A journey that began with almost nothing

Born on February 16, 1977, Delos Reyes’ early brilliance was evident. She graduated as valedictorian of Oriental Mindoro High School in 1992. But behind the medals was a childhood marked by financial hardship.

She would later recall arriving at Ateneo de Manila University as a scholar, not in a private car like many of her peers, but in a tricycle her father hailed from Cubao.

“I just turned 15 then, a naive country girl,” she wrote in a Facebook post, recalling the moment her father hesitated to leave her at the campus gates. It would be the last time she saw him well. He died months later at 46.

That loss would shape her path.

Medicine, migration, and resilience

Delos Reyes earned her medical degree from Pamantasan ng Lungsod ng Maynila in 2000, but her journey to becoming a specialist was far from straightforward.

She took up nursing as a strategic step, working locum shifts while preparing to train abroad. In 2005, she moved to Ireland, working as a nurse while completing licensure exams. It took five years before she could return fully to medicine.

“I finally went back to Medicine in 2010,” she said.

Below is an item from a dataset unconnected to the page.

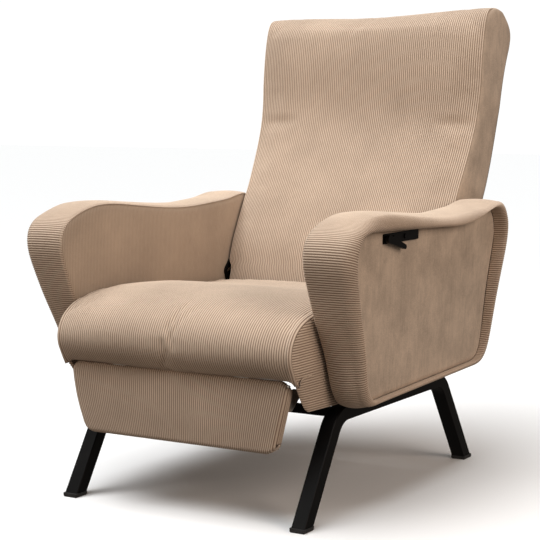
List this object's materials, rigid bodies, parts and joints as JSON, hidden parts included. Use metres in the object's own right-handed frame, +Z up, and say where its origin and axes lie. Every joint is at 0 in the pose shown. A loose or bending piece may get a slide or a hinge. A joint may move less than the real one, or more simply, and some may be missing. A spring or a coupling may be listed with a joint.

From there, she climbed steadily, senior house officer, medical registrar, and eventually a trainee in general internal medicine and geriatrics.

Her pursuit of excellence brought her to the United Kingdom, where she completed a stroke fellowship at Cambridge University Hospitals NHS Foundation Trust.

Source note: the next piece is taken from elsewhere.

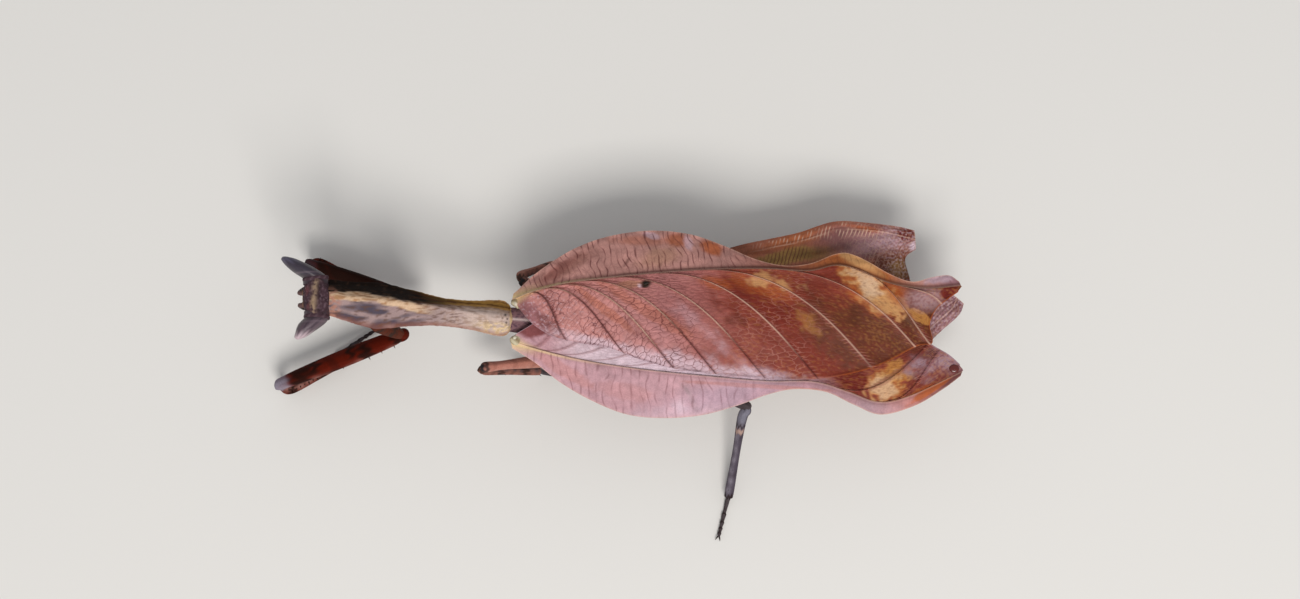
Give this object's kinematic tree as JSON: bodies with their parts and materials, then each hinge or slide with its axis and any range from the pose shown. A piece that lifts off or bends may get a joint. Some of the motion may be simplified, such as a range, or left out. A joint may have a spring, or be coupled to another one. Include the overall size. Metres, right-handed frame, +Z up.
{
  "type": "dead leaf mantis",
  "caption": "Slender brown mantis standing low, forelegs stretched ahead, its broad wings folded flat over the back with lobed edges, a midrib and a notched tip like a withered leaf",
  "frame": {"origin": "middle of the whole animal on the floor it stands on", "axes": "+X towards the wing tips, +Y towards the animal's right side, +Z up"},
  "size_m": [0.0532, 0.0246, 0.0133],
  "materials": {
    "body": "matt, finely grained",
    "eye": "satin",
    "antenna": "matt",
    "abdomen": "satin",
    "forewing": "satin with a dusty bloom",
    "hindwing": "satin, slightly translucent",
    "foreleg": "satin",
    "walking_leg": "satin"
  },
  "bodies": {
    "root": {"head": "body", "eye_left": "eye", "eye_right": "eye", "antenna_left": "antenna", "antenna_right": "antenna", "prothorax": "body", "thorax": "body", "abdomen": "abdomen", "cercus_left": "antenna", "cercus_right": "antenna", "forewing_left": "forewing", "forewing_right": "forewing", "hindwing_left": "hindwing", "hindwing_right": "hindwing", "fore_coxa_left": "foreleg", "fore_femur_left": "foreleg", "fore_tibia_left": "foreleg", "fore_tarsus_left": "foreleg", "fore_coxa_right": "foreleg", "fore_femur_right": "foreleg", "fore_tibia_right": "foreleg", "fore_tarsus_right": "foreleg", "mid_coxa_left": "walking_leg", "mid_femur_left": "walking_leg", "mid_tibia_left": "walking_leg", "mid_tarsus_left": "walking_leg", "mid_coxa_right": "walking_leg", "mid_femur_right": "walking_leg", "mid_tibia_right": "walking_leg", "mid_tarsus_right": "walking_leg", "hind_coxa_left": "walking_leg", "hind_femur_left": "walking_leg", "hind_tibia_left": "walking_leg", "hind_tarsus_left": "walking_leg", "hind_coxa_right": "walking_leg", "hind_femur_right": "walking_leg", "hind_tibia_right": "walking_leg", "hind_tarsus_right": "walking_leg"}
  },
  "joints": []
}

By 2021, she had become a consultant stroke physician at West Suffolk NHS Foundation Trust.

A healer tested

Even as she built a career healing others, Delos Reyes faced her own battles.

In 2002, she underwent open-heart surgery for an atrial septal defect, a congenital condition. Two decades later, in 2022, she was diagnosed with breast cancer.

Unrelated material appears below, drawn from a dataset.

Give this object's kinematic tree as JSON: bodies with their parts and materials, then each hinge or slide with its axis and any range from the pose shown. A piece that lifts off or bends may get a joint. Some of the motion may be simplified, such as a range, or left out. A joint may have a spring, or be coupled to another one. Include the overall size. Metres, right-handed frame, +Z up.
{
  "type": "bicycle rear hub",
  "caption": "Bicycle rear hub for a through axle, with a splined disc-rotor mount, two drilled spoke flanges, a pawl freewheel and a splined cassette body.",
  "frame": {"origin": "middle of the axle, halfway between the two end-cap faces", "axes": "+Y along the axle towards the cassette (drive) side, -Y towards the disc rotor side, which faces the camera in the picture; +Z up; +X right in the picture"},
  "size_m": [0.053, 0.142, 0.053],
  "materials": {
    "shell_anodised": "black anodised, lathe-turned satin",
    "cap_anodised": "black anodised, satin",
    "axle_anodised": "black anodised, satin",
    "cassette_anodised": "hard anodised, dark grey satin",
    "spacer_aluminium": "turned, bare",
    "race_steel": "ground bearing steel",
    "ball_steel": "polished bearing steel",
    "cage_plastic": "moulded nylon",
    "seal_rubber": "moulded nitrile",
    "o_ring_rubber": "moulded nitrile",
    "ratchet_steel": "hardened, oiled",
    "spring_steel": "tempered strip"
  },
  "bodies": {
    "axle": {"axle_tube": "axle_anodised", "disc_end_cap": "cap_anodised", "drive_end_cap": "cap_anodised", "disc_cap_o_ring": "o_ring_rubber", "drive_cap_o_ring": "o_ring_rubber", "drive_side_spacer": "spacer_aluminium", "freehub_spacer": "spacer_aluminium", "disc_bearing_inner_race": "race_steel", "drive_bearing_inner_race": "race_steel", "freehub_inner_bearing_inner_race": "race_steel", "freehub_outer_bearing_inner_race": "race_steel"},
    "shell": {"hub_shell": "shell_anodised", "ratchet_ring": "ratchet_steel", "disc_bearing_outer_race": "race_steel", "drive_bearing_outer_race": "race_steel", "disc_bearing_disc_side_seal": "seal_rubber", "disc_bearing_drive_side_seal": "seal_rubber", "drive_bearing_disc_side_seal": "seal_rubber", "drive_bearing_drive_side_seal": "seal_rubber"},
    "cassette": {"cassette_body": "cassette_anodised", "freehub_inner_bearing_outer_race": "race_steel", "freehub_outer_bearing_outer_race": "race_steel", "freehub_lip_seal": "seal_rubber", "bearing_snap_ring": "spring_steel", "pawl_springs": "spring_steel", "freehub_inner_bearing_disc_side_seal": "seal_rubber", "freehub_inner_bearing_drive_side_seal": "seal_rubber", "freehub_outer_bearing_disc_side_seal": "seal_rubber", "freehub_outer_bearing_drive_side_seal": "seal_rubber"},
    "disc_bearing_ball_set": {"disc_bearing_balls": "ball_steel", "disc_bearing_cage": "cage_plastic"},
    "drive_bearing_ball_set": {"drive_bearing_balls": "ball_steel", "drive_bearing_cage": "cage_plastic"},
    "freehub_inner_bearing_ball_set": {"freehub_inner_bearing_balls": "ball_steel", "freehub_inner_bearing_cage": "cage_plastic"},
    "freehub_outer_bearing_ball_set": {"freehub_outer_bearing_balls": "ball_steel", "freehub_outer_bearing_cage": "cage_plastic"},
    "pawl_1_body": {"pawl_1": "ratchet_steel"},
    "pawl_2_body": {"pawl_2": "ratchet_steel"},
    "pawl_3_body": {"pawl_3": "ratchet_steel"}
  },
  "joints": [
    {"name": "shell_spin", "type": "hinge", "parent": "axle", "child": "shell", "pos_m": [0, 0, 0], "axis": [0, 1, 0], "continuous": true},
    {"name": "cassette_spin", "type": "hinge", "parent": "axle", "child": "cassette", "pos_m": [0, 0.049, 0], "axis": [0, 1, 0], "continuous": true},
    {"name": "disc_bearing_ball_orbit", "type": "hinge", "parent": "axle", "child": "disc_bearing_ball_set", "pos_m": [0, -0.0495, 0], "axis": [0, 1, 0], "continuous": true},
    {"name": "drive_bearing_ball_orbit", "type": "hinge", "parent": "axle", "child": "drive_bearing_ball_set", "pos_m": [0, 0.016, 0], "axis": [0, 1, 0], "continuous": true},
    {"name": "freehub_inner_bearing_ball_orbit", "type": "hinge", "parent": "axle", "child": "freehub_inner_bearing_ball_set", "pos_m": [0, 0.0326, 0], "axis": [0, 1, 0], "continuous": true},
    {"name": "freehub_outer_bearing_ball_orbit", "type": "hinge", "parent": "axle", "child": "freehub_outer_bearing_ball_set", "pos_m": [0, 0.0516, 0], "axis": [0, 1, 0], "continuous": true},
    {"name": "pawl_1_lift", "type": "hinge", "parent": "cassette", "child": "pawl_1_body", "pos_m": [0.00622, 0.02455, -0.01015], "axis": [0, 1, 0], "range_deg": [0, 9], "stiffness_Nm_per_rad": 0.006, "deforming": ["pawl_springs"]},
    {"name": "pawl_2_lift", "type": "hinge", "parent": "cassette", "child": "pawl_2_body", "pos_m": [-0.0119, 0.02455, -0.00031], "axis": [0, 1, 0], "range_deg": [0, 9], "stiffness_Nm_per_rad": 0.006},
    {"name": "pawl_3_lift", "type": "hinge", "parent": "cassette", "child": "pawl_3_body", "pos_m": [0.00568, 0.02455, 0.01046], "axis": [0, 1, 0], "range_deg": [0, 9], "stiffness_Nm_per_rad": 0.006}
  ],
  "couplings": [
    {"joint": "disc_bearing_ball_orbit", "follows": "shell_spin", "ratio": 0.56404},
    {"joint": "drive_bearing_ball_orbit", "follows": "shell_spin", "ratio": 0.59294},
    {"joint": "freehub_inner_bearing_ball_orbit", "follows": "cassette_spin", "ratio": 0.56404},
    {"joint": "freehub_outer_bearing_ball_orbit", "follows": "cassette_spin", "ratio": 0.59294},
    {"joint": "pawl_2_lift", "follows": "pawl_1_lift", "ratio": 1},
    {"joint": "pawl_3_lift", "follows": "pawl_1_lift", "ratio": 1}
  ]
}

The diagnosis, she said, reshaped her perspective.

“My cancer helped me believe in my inner strength, prioritize what is important… and strengthen my faith in God,” she shared.

She completed surgery and chemotherapy and returned to full-time work—another chapter in what she calls a “long and bumpy journey” that was nonetheless “worth it.”

At her speech, Delos Reyes honored her mother, who had recently passed away from heart failure. But beyond grief, she distilled her mother’s legacy into four values: determination, hard work, humility, and faith.

Her message struck a chord. “Truly, poverty is not a hindrance to success,” one listener wrote. “Thank you for inspiring not just the students, but also the parents and teachers,” another said.

Others noted her humility, delivering such a powerful speech in Filipino despite her global career.

A life anchored in gratitude

If her professional achievements span continents, her sense of purpose remains rooted at home.

She has no immediate plans to practice in the Philippines, but she intends to return regularly, especially for medical missions serving the elderly. She also supports scholars through the Ateneo Alumni Scholarship Association, helping students who, like her, dream beyond their circumstances.

Her personal life, she admits, took a backseat. “I just got busy with work,” she said when asked why she never married.

But in many ways, her life has been devoted to a different kind of family, patients, scholars, and the community that shaped her.

A daughter’s song

As the final notes of “Anak” faded, there were a few dry eyes in the audience.

For Delos Reyes, the performance was a nod to the father who once urged her to “sing louder,” and to the mother whose quiet strength carried their family through hardship.

“Whatever I have achieved in life,” she wrote, “they are all for Tatay… and for Inay.”

In that moment, the accomplished physician from abroad was no longer defined by titles or accolades. She was simply a daughter, singing her story home.